I was the very last person to offer the secret password. I got a t-shirt, a Japanese eraser (kitty!), and a 20% off coupon.
Then I came home and discovered a royalty check in the mail from Penguin for Tall, Dark & Dead (the book that continues to sell, sell, sell!)
So, I'd say that New Year's Eve was pretty auspicious. Money and fabulous prizes galore!
Speaking of TD&D, one of the things I did over the holiday was read the page proofs for the mass-market paperback edition. They sent it as a .pdf, and so I mailed it to Shawn's fancy new Kindle Fire, and spent a day reading my book on the Kindle. I found several typos, much to my surprise. But, the good news is that they'll be corrected in the paperback version. The other thing that was kind of awesome about that is that I discovered that one of my best selling books is also one of my quirkiest.
I don't know if you noticed, but Garnet is kind of a slut. There is a LOT of sex in that book, and sexiness. Sebastian is also surprisingly dark, and Parrish is... a total hustler, like literally, in that book. It's kind of amazing... and Garnet's friends are odd, a lot like my real friends, and the interactions in that books are very *me*.

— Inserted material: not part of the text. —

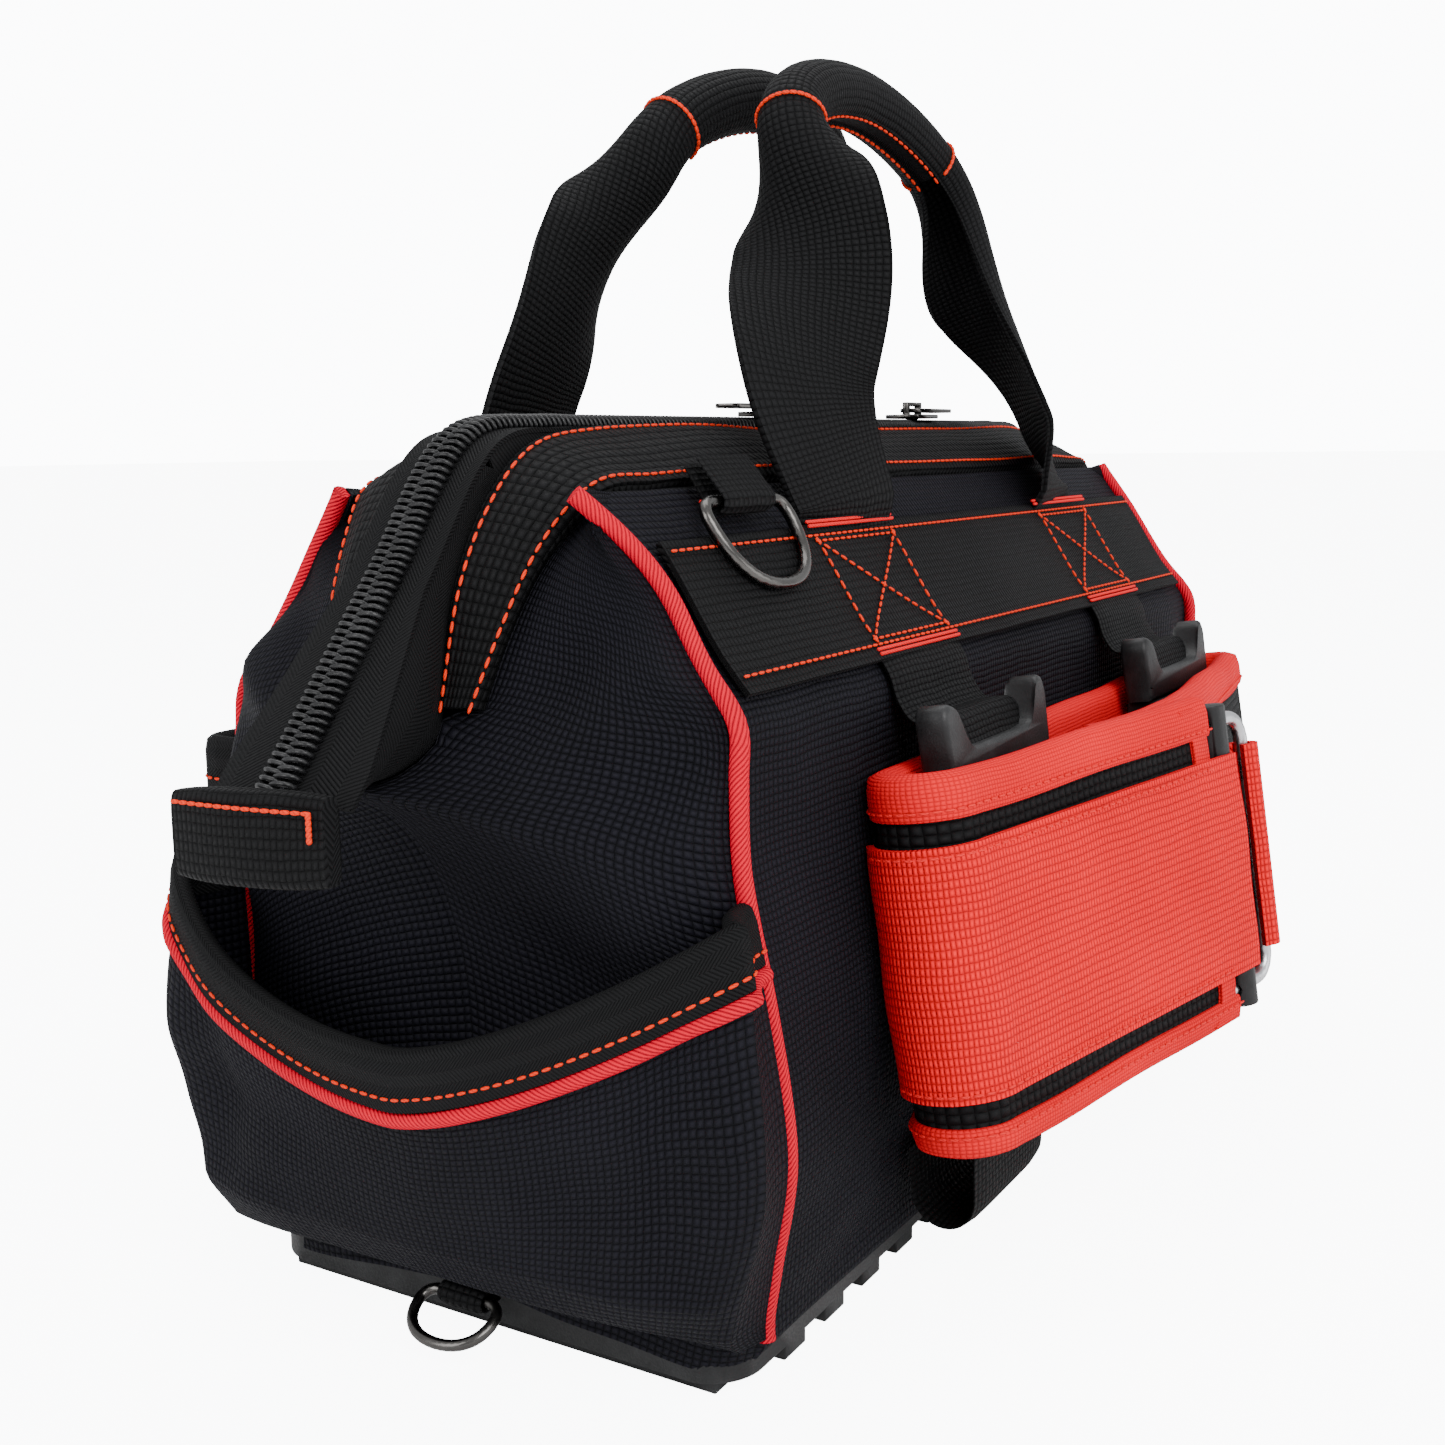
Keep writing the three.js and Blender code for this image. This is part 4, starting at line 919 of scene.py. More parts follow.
# %% End cloth
def end_cloth(end, way, side, sign):
    finish_at = finish_line(way, side, sign)
    seam = evenly(side_profile, len(finish_at))
    start = np.stack([way * seam_x(seam[:, 1], sign, way), sign * seam[:, 0], seam[:, 1]], 1)
    settle = 1 - np.clip((start[:, 2] - 205) / 8, 0, 1)
    corner = start + np.array([way * 13.0, 0, 0])
    corner = start + (corner - start) * settle[:, None]
    inward = finish_at + (start - finish_at) * np.array([0.05, 0.55, 0.3])
    peak = np.maximum(np.abs(finish_at[:, 0]) - 188, 0)
    inward[:, 0] = finish_at[:, 0] + way * (3 * settle - 0.8 * peak)
    u = np.linspace(0, 1, 30)[:, None, None]
    grid = (1 - u) ** 3 * start + 3 * u * (1 - u) ** 2 * corner + 3 * u**2 * (1 - u) * inward + u**3 * finish_at
    grid = relaxed(grid, 14)
    pull = ripple(grid, 62, 11 + way + sign, 2.3)
    pull += fold(grid, (way * 176, sign * 74, 178), (way * 198, sign * 28, 150), 8, 5.5)
    pull += fold(grid, (way * 178, sign * 72, 160), (way * 192, sign * 34, 134), 9, -4.5)
    pull += fold(grid, (way * 180, sign * 74, 142), (way * 184, sign * 15, 118), 9, 4.0)
    pull += fold(grid, (way * 178, sign * 60, 196), (way * 196, sign * 34, 168), 7, -2.5)
    pull += fold(grid, (way * 182, sign * 76, 96), (way * 182, sign * 20, 106), 12, -3.0)
    free = np.minimum(1, 3.2 * u[..., 0]) * np.minimum(1, 4 * (1 - u[..., 0])) * settle
    grid[..., 0] += way * pull * free
    piece = sheet(f"{side}_{end}_end_cloth", grid, CLOTH_THICK, basket_cloth, np.array([way, sign * 0.2, 0]))
    names = [f"{side}_{end}_gusset"] + ([f"{end}_end_panel"] if sign < 0 else [])
    with_bodies(piece, hinge_of(side), names)


for end, way in ENDS:
    for side, sign in SIDES:
        end_cloth(end, way, side, sign)
print("end cloth made")

# %% [markdown]
# ## Piping
# Red woven piping covers the four corner seams from the base to the mouth. It is a cord
# in a folded strip whose flat edge is hidden in the seam, so a round tube with a fine
# slanting ridge is enough.


# %% Piping
PIPING_OUT, PIPING_RADIUS = 1.3, 2.3


def corner_line(sign, way):
    """The line of a corner seam, where the piping is sewn in, with a slight wobble."""
    line = evenly(side_profile[side_profile[:, 1] > 12], 90)
    wobble = 0.5 * np.sin(line[:, 1] / 17.0 + way)
    x = way * (seam_x(line[:, 1], sign, way) + 0.8) + wobble
    return np.stack([x, sign * (line[:, 0] + PIPING_OUT), line[:, 1]], 1)


for side, sign in SIDES:
    for end, way in ENDS:
        piece = tube(f"{side}_{end}_piping", corner_line(sign, way), PIPING_RADIUS, red_piping)
        with_bodies(piece, hinge_of(side))
print("four runs of piping")

# %% [markdown]
# ## Collar
# The collar is a stiff sleeve of coarse webbing that hides the mouth's steel frame. Its
# outline is a flat pillow. Orange stitch rows hold its two edges.


# %% Collar
def collar(side, sign):
    outer, inner, facing = collar_edges[side]
    across = np.linspace(0, 1, 15)
    top = outer[:, None] + (inner - outer)[:, None] * across[None, :, None]
    pillow = 1 - np.abs(2 * across - 1) ** 5
    rib = 0.5 * np.cos(across * 2 * math.pi * 2.0) * pillow
    puff = ripple(top, 60, 21 + sign, 0.5)
    height = (pillow * 1.6 + rib * 0.4)[None, :] + puff * pillow[None, :] - 1.0
    face = top + facing[:, None] * height[..., None]
    depth = -6.6 + 1.4 * (1 - pillow)
    back = top + facing[:, None] * depth[None, :, None]
    rings = np.concatenate([face, back[:, ::-1]], axis=1)
    piece = swept(f"{side}_collar_sleeve", rings, mesh_webbing, 60)
    with_bodies(piece, f"{side}_mouth", [f"{side}_collar"])
    rows = []
    for place in (1.2, 12.6):
        low, high = int(place), int(place) + 1
        line = face[:, low] + (face[:, high] - face[:, low]) * (place - low)
        rows.append(line + facing * 0.25)
    stitches(f"{side}_collar_stitches", rows, f"{side}_mouth")


for side, sign in SIDES:
    collar(side, sign)
print("collars made")

# %% [markdown]
# ## Zip
# The zip runs along the whole mouth and out over each end as a stiff tongue. Each half
# is a herringbone tape with a nylon coil along its edge. A coil is one bent filament,
# and from outside it is a row of hoops, so one hoop is repeated at the coil's pitch.
# The two rows are half a pitch apart and mesh along the middle.

# %% Zip line
zip_half = [(-120, 0, 227), (-50, 0, 227), (-31, 0, 227)]
zip_half += [(-4.2, 0, 223.9), (22.2, 0, 193.9), (46.8, 0, 165), (60, 0, 150)]
zip_line = over_the_mouth(zip_half, 1, 190)
zip_ahead = directions(zip_line)
zip_up = unit(np.cross(zip_ahead, [0, 1, 0]))
zip_up *= np.sign(zip_up[95, 2])
past_end = np.clip((np.abs(zip_line[:, 0]) - HALF_LENGTH - 24) / 30, 0, 1)


def tape_edge(sign):
    """The outer edge of a zip tape, which widens and sags a little on the tongue."""
    out = (12.0 + 8 * past_end)[:, None]
    return zip_line + np.array([0, sign, 0]) * out + zip_up * (0.4 - 1.6 * past_end)[:, None]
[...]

Thus, one of the things that re-reading that has done for me is made me a bit more confident about my quirkiness as a writer. You see, in most cases, I have no idea if my personal brand of weirdness was a plus or a minus to sales. The AngeLINK books, which are very *me*, are all out of print.
This "failure" has caused me to believe that maybe I had no idea how to write to a popular market. But, TD&D is going to mass-market. It's the only book I've had that's changing format like that. As a trade-size book, it's well into its sixth or seventh printing. I've easily made as much money in royalties from that book as they paid me in an advance, probably twice as much... if not more.
My point is, I can now say, with confidence, that my quirkiness is _not_ a detriment to sales. IN FACT, a person could make a pretty strong case that... maybe, just MAYBE I know what I'm doing.
Well, we probably shouldn't go THAT far. But, at least, it seems to be true that a book that has a lot of my extra special weirdness smeared all over it isn't automatically headed for the remainder pile.
This was kind of an epiphany... during the Epiphany and everything.
Meanwhile, yesterday was our traditional day to take down all the Christmas decorations. You might not expect this of a couple of pagans, but we kind of go all out for Solstice/Yule/Christmas. There is tinsle! Bells! And all the other things that the Grinch absolutely detests. So, that was kind of the main event for the day. We hauled the tree out for recycling, put everything away into boxes... and, because it was the last REAL day of vacation, all this was interspersed with lightsaber battles.
Mason, I should warn you, is a dark sider. Which forces me, the Slytherin, to play the good Jedi. Mason, too, likes to make up the various Darths that he portrays. Yesterday, each Darth had the added power of the elements, a sort of Elemental Force power, so there was Darth Terrus (Earth) and Darth Inferno (Fire) among others. Probably the toughest guy was the one with water power because a touch of his lightsaber froze me with ice. In the Masonverse, too, the good guys do NOT automatically triumph, either. So, I died a lot.
Let's hope that old idea that how you spend New Year's Day is how you spend the rest of the year isn't true, or I'm going to be run through with a lot of lightsabers.